=== What the exercise asks ===
Your task is to repeat, word for word, the line containing "make_base()" and all lines that follow it to the end of the material, and no other lines.

=== Collected material ===
**********

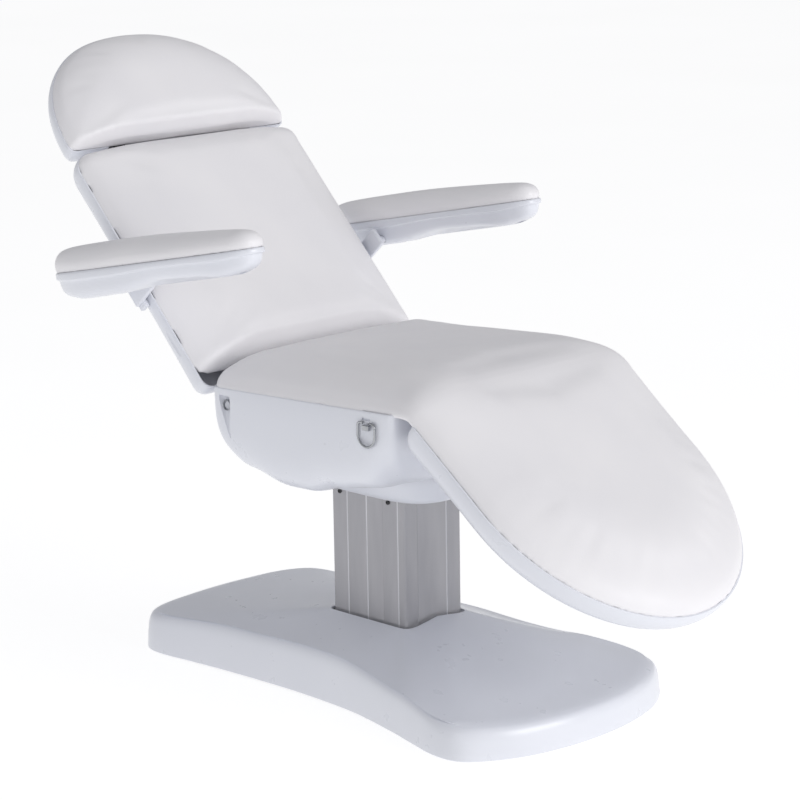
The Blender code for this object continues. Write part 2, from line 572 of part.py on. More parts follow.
# ---------------------------------------------------------------- back
def make_back():
    out = back_outline(-0.002, HEAD_AXIS_U - 0.006, BACK_HALF)
    spine = (-0.34, -0.22)
    shell = tray("back_shell", out, spine, BACK_SEAM - GAP, 0.055, 0.048, 0.004, back, "moulded_white")
    cut(shell, box("back_low_mouth", (-0.030, -0.186, -0.0270), (0.040, 0.186, 0.060), back, None))
    cut(shell, box("back_lever_slot", (-0.066, BACK_ROD[0] - 0.012, -0.080), (0.040, BACK_ROD[0] + 0.012, 0.060), back, None))
    cut(shell, box("back_top_mouth", (-HEAD_AXIS_U - 0.03, -0.186, -0.0285), (-HEAD_AXIS_U + 0.030, 0.186, 0.060), back, None))

    pad_out = back_outline(0.0285, HEAD_AXIS_U - 0.0045, BACK_HALF)
    slope = math.tan(math.radians(36.5))
    done = []
    for ring in pad_rings(pad_out, spine, lambda x: BACK_SEAM, PAD):
        new = []
        for x, y, z in ring:
            low = -max(0.0235, z * slope + 0.001)
            h = z - BACK_SEAM
            top = -(HEAD_AXIS_U - 0.0045) + 0.070 * (1 - math.sqrt(max(0.0, 1 - (h / (PAD + 0.004)) ** 2)))
            new.append((max(min(x, low), top), y, z))
        done.append(new)
    loft("back_pad", done, back, "white_vinyl", dome=(spine[0], 0, BACK_SEAM + PAD))

    # side plates, with the lever for the actuator on the right one's cross tube
    u0 = HEAD_AXIS_U
    outline = [(0.012, -0.010), (0.012, 0.008), (-0.004, 0.0125), (-0.060, 0.006), (-u0 + 0.018, 0.006), (-u0 - 0.006, 0.0125),
               (-u0 - 0.013, 0.004), (-u0 - 0.010, -0.010), (-u0 + 0.035, -0.0135), (-u0 + 0.110, -0.0220), (-0.080, -0.0240), (-0.020, -0.020)]
    holes = [(0.0, 0.0, PIN_R + GAP), (-u0, 0.0, PIN_R + GAP)]
    for tag, side in (("left", 1), ("right", -1)):
        plate("back_plate_" + tag, outline, holes, side * (ARM_PLATE_Y + 0.004), PLATE_T, back, "steel")
    turned("head_hinge_pin", "Y", (-u0, 0, 0), [(-0.172, PIN_R), (0.172, PIN_R)], back, "steel", 16)

    # cross tube between the plates, with the eyed lever that the actuator's rod pushes
    span = ARM_PLATE_Y - GAP
    beam = turned("back_lever", "Y", (-0.045, 0, -0.010), [(-span, 0.0110), (span, 0.0110)], back, "steel", 16)
    lx, lz = LEVER_R * math.sin(BACK_MID), -LEVER_R * math.cos(BACK_MID)
    blade = [(-0.050, -0.018)] + around(lx, lz, 0.0165, 245.0) + [(-0.041, -0.003)]
    join(beam, plate_solid("back_lever_blade", blade, [(lx, lz, 0.0110)], BACK_ROD[0], 0.008, back))


def make_arms():
    for tag, side in (("left", 1), ("right", -1)):
        pivot = empty("axis_arm_" + tag, (-ARM_AXIS_U, side * ARM_Y, ARM_AXIS_V), -ARM_ANGLE - BACK_ANGLE, back)
        n, L0, L1, W = 30, -0.175, 0.408, 0.0550
        mid, half = (L0 + L1) / 2, (L1 - L0) / 2
        out = [(mid + half * power(math.cos(2 * math.pi * i / n), 2 / 3.4), W * power(math.sin(2 * math.pi * i / n), 2 / 2.7)) for i in range(n)]
        spine = (L0 + 0.06, L1 - 0.06)
        rim = 0.040

        def deep(x):
            return through(x, [(-0.175, 0.046), (-0.09, 0.056), (0.02, 0.054), (0.17, 0.0375), (0.25, 0.040), (0.33, 0.046), (0.41, 0.034)])

        def row(d, f):
            return [(x, y, rim - f * deep(x)) for x, y in inset(out, d, spine)]

        rings = [row(0.034, 1.0), row(0.020, 0.93), row(0.010, 0.72), row(0.0055, 0.36), row(0.0015, 0.30), row(0.0, 0.26), row(0.0, 0.0),
                 row(0.0040, 0.0), row(0.0095, 0.38), row(0.0140, 0.70), row(0.0240, 0.88), row(0.036, 0.92)]
        shell = loft("arm_shell_" + tag, rings, pivot, "moulded_white")
        hole = turned("arm_hole_" + tag, "Y", (0, 0, 0), sorted([(-side * 0.080, 0.0080), (-side * 0.030, 0.0080)]), pivot, None, 16)
        cut(shell, hole)

        rings = []
        for d, h in ((0.0010, GAP), (-0.0005, 0.012), (0.004, 0.029), (0.016, 0.042)):
            rings.append([(x, y, rim + h * (0.78 + 0.22 * smooth((L1 - x) / 0.35))) for x, y in inset(out, d, spine)])
        loft("arm_pad_" + tag, rings, pivot, "white_vinyl", dome=(mid, 0, rim + 0.047))

        # bracket: a foot on the back shell's side, a lug beside the armrest and the arm's pin
        lo, hi = sorted((side * 0.3040, side * 0.3145))
        lug = box("arm_bracket_" + tag, (-ARM_AXIS_U - 0.020, lo, -0.014), (-ARM_AXIS_U + 0.020, hi, ARM_AXIS_V + 0.015), back, "moulded_white", 0.003)
        lo, hi = sorted((side * (BACK_HALF + 0.0010), side * 0.3080))
        join(lug, box("arm_foot_" + tag, (-ARM_AXIS_U - 0.030, lo, -0.014), (-ARM_AXIS_U + 0.030, hi, 0.006), back, None, 0.002))
        join(lug, turned("arm_pin_" + tag, "Y", (-ARM_AXIS_U, 0, ARM_AXIS_V), sorted([(side * 0.3100, 0.0072), (side * 0.3440, 0.0072)]), back, None, 16))


def make_head():
    out = dome_outline(0.003, 0.012, 0.272, HEAD_HALF, 2.15, 20, -1)
    spine = (-0.11, -0.07)
    shell = tray("head_shell", out, spine, BACK_SEAM - GAP, 0.048, 0.042, 0.004, head, "moulded_white")
    cut(shell, box("head_low_mouth", (-0.045, -0.190, -0.0170), (0.020, 0.190, 0.060), head, None))
    pad_out = dome_outline(0.0045, 0.012, 0.272, HEAD_HALF, 2.15, 20, -1)
    rings = pad_rings(pad_out, spine, lambda x: BACK_SEAM, PAD)
    rings = [[(min(x, -0.0045), y, z) for x, y, z in ring] for ring in rings]
    loft("head_pad", rings, head, "white_vinyl", dome=(-0.10, 0, BACK_SEAM + PAD))
    # hinge frame: two arms on the head pin, joined by a plate under the cushion
    bar = box("head_frame", (-0.150, -0.1480, -0.0120), (-0.050, 0.1480, -0.0040), head, "steel")
    for tag, side in (("left", 1), ("right", -1)):
        join(bar, plate_solid("head_arm_" + tag, [(-0.150, -0.014), (-0.006, -0.012), (0.010, -0.008), (0.012, 0.006), (0.0, 0.013),
                                                  (-0.060, 0.010), (-0.150, -0.002)], [(0.0, 0.0, PIN_R + GAP)], side * 0.1445, 0.008, head))


# ---------------------------------------------------------------- leg rest
def make_leg():
    out = dome_outline(0.000, 0.209, 0.5366, HALF_WIDTH - 0.002, 2.0, 22, 1)
    spine = (0.20, 0.30)
    shell = tray("leg_shell", out, spine, LEG_SEAM - GAP, 0.062, 0.050, 0.004, leg, "moulded_white")
    cut(shell, box("leg_near_mouth", (-0.020, -0.186, -0.0138), (0.050, 0.186, 0.080), leg, None))
    cut(shell, box("leg_lever_slot", (-0.020, LEG_ROD[0] - 0.012, -0.080), (0.078, LEG_ROD[0] + 0.012, 0.080), leg, None))
    pad_out = dome_outline(0.0065, 0.209, 0.5366, HALF_WIDTH - 0.002, 2.0, 22, 1)
    rings = pad_rings(pad_out, spine, lambda x: LEG_SEAM, PAD)
    rings = [[(max(x, 0.0065), y, z) for x, y, z in ring] for ring in rings]
    loft("leg_pad", rings, leg, "white_vinyl", dome=(0.24, 0, LEG_SEAM + PAD))
    outline = [(-0.012, -0.006), (-0.004, -0.0125), (0.040, 0.000), (0.360, 0.000), (0.370, 0.010), (0.370, 0.030), (0.060, 0.030),
               (0.006, 0.0145), (-0.008, 0.0110)]
    for tag, side in (("left", 1), ("right", -1)):
        plate("leg_plate_" + tag, outline, [(0.0, 0.0, PIN_R + GAP)], side * (ARM_PLATE_Y + 0.004), PLATE_T, leg, "steel")
    span = ARM_PLATE_Y - GAP
    beam = turned("leg_lever", "Y", (0.052, 0, 0.012), [(-span, 0.0100), (span, 0.0100)], leg, "steel", 16)
    lx, lz = LEG_LEVER_R * math.sin(LEG_MID), -LEG_LEVER_R * math.cos(LEG_MID)
    blade = around(lx, lz, 0.0165, 160.0) + [(0.0600, 0.0080), (0.0440, 0.0150)]
    join(beam, plate_solid("leg_lever_blade", blade, [(lx, lz, 0.0110)], LEG_ROD[0], 0.008, leg))
    # small grip bar under the foot end
    grip = rounded([(0.452, -0.0300, 0.004), (0.470, -0.0300, 0.004), (0.470, 0.0300, 0.004), (0.452, 0.0300, 0.004)], 2)
    loft("leg_grip", [lift(grip, -0.0175), lift(grip, -0.0260), lift(inset(grip, 0.002, (0.460, 0.462)), -0.0290)], leg, "grey_plastic")


# ---------------------------------------------------------------- handset rings
def make_rings():
    for tag, side in (("left", 1), ("right", -1)):
        pivot = empty("axis_ring_" + tag, (RING_X, side * 0.3062, RING_Z - 0.0010), parent=seat_axes)
        r, w, drop, n, m = 0.0021, 0.0185, 0.0240, 7, 12
        path = [(-0.0085, 0.0), (-0.0140, 0.0), (-w, -0.0030), (-w, -0.012)]
        path += [(-w * math.cos(math.pi * k / m), -drop - w * math.sin(math.pi * k / m)) for k in range(m + 1)]
        path += [(w, -0.012), (w, -0.0030), (0.0140, 0.0), (0.0085, 0.0)]
        pts = [Vector((x, 0.0, z)) for x, z in path]
        rings = []
        for i, p in enumerate(pts):
            t = (pts[min(i + 1, len(pts) - 1)] - pts[max(i - 1, 0)]).normalized()
            b = Vector((0, 1, 0))
            c = t.cross(b).normalized()
            rings.append([tuple(p + b * (r * u) + c * (r * v)) for u, v in circle(n, 1.0, 0.5)])
        loft("handset_ring_" + tag, rings, pivot, "chrome")


make_base()
make_column()
make_tilt_bracket()
make_bowl()
make_seat()
make_rods()
make_back()
make_arms()
make_head()
make_leg()
make_rings()
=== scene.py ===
"""Looks of the electric facial treatment bed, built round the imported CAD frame.
Metres, +Z up, +X towards the feet, +Y to the left of a person lying on it."""
import math

import bmesh
import bpy
import numpy as np
from mathutils import Matrix, Vector, noise


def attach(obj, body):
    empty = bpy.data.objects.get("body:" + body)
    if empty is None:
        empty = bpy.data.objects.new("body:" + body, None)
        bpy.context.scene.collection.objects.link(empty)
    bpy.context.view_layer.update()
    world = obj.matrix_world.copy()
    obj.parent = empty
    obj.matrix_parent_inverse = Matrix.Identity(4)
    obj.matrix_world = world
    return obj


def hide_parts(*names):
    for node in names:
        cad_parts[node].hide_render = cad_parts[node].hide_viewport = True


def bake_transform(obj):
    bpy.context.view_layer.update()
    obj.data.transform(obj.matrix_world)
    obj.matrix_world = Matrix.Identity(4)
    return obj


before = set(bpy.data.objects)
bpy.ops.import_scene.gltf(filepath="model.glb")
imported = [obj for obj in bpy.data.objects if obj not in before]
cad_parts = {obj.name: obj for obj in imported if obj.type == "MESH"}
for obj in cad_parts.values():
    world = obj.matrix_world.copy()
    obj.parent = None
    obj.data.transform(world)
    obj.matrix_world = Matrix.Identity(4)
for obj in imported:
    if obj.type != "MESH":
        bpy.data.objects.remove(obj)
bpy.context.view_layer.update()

# ---------------------------------------------------------------- the frame's own dimensions, as in the CAD
CX = 0.0096
BACK, LEG, ARM = math.radians(47.0), math.radians(38.0), math.radians(11.0)
BACK_AXIS, KNEE_AXIS, TILT_AXIS = (-0.2295, 0.590), (0.312, 0.5824), (-0.070, 0.492)
HEAD_U = 0.570
ARM_U, ARM_V, ARM_Y = 0.239, 0.046, 0.3745
SEAT_HALF, BACK_HALF, HEAD_HALF, LEG_HALF = 0.302, 0.296, 0.288, 0.300
BACK_SEAM, LEG_SEAM = 0.021, 0.045
SEAM_Z, SEAM_SLOPE = 0.6180, 0.033
PAD = 0.065
COL_X, COL_Y = 0.100, 0.077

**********

=== Task response ===
make_base()
make_column()
make_tilt_bracket()
make_bowl()
make_seat()
make_rods()
make_back()
make_arms()
make_head()
make_leg()
make_rings()
=== scene.py ===
"""Looks of the electric facial treatment bed, built round the imported CAD frame.
Metres, +Z up, +X towards the feet, +Y to the left of a person lying on it."""
import math

import bmesh
import bpy
import numpy as np
from mathutils import Matrix, Vector, noise


def attach(obj, body):
    empty = bpy.data.objects.get("body:" + body)
    if empty is None:
        empty = bpy.data.objects.new("body:" + body, None)
        bpy.context.scene.collection.objects.link(empty)
    bpy.context.view_layer.update()
    world = obj.matrix_world.copy()
    obj.parent = empty
    obj.matrix_parent_inverse = Matrix.Identity(4)
    obj.matrix_world = world
    return obj


def hide_parts(*names):
    for node in names:
        cad_parts[node].hide_render = cad_parts[node].hide_viewport = True


def bake_transform(obj):
    bpy.context.view_layer.update()
    obj.data.transform(obj.matrix_world)
    obj.matrix_world = Matrix.Identity(4)
    return obj


before = set(bpy.data.objects)
bpy.ops.import_scene.gltf(filepath="model.glb")
imported = [obj for obj in bpy.data.objects if obj not in before]
cad_parts = {obj.name: obj for obj in imported if obj.type == "MESH"}
for obj in cad_parts.values():
    world = obj.matrix_world.copy()
    obj.parent = None
    obj.data.transform(world)
    obj.matrix_world = Matrix.Identity(4)
for obj in imported:
    if obj.type != "MESH":
        bpy.data.objects.remove(obj)
bpy.context.view_layer.update()

# ---------------------------------------------------------------- the frame's own dimensions, as in the CAD
CX = 0.0096
BACK, LEG, ARM = math.radians(47.0), math.radians(38.0), math.radians(11.0)
BACK_AXIS, KNEE_AXIS, TILT_AXIS = (-0.2295, 0.590), (0.312, 0.5824), (-0.070, 0.492)
HEAD_U = 0.570
ARM_U, ARM_V, ARM_Y = 0.239, 0.046, 0.3745
SEAT_HALF, BACK_HALF, HEAD_HALF, LEG_HALF = 0.302, 0.296, 0.288, 0.300
BACK_SEAM, LEG_SEAM = 0.021, 0.045
SEAM_Z, SEAM_SLOPE = 0.6180, 0.033
PAD = 0.065
COL_X, COL_Y = 0.100, 0.077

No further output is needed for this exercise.